**Exercise goal:** Give the data again exactly, from its opening line through the line in which "relief_mm: float = 0.05" appears.

**Information supplied:**

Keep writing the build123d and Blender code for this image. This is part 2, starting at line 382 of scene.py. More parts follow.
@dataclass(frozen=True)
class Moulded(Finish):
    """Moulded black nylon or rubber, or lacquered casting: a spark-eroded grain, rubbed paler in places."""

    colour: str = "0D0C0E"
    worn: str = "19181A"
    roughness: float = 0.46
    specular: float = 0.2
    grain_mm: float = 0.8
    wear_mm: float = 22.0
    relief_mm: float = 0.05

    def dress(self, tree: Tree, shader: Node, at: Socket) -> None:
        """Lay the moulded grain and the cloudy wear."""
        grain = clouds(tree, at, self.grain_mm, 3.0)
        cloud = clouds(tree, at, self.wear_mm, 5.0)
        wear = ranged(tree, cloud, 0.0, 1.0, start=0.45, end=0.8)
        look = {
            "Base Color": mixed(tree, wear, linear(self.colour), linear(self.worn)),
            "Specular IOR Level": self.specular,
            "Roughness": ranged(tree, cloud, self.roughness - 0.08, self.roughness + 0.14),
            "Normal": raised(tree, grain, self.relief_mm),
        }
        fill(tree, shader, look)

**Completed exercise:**
Keep writing the build123d and Blender code for this image. This is part 2, starting at line 382 of scene.py. More parts follow.
@dataclass(frozen=True)
class Moulded(Finish):
    """Moulded black nylon or rubber, or lacquered casting: a spark-eroded grain, rubbed paler in places."""

    colour: str = "0D0C0E"
    worn: str = "19181A"
    roughness: float = 0.46
    specular: float = 0.2
    grain_mm: float = 0.8
    wear_mm: float = 22.0
    relief_mm: float = 0.05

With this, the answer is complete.